Lest we be in any doubt about how personally challenging John Piper finds the life of Owen, he states:
“Owen was authentic in commending in public only what he had experienced in private.
One great hindrance to holiness in the ministry of the word is that we are prone to preach and write without pressing
into the things we say and making them real to our own souls. Over the years words begin to come easy, and we find we can speak of mysteries without standing in awe; we can speak of purity without feeling pure; we can speak of zeal without spiritual passion; we can speak of God’s holiness without trembling; we can speak of sin without sorrow; we can speak of heaven without eagerness. And the result is a terrible hardening of the spiritual life.”
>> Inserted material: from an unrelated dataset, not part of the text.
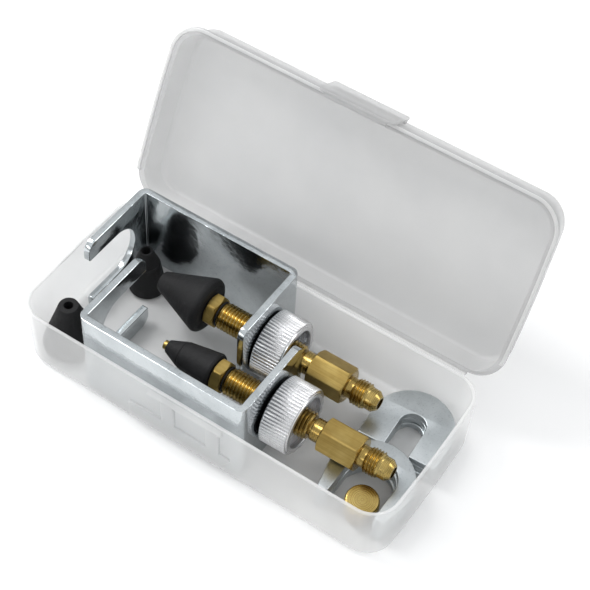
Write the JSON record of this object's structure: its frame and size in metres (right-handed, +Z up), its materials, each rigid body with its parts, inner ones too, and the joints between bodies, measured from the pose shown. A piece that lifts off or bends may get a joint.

Piper goes on to quote Owen as follows:
“A man preacheth that sermon only well unto others which preacheth itself in his own soul. And he that doth not feed on and thrive in the digestion of the food which he provides for others will scarce make it savoury unto them; yea, he knows not but the food he hath provided may be poison, unless he have really tasted of it himself. If the word do not dwell with power in us, it will not pass with power from us.”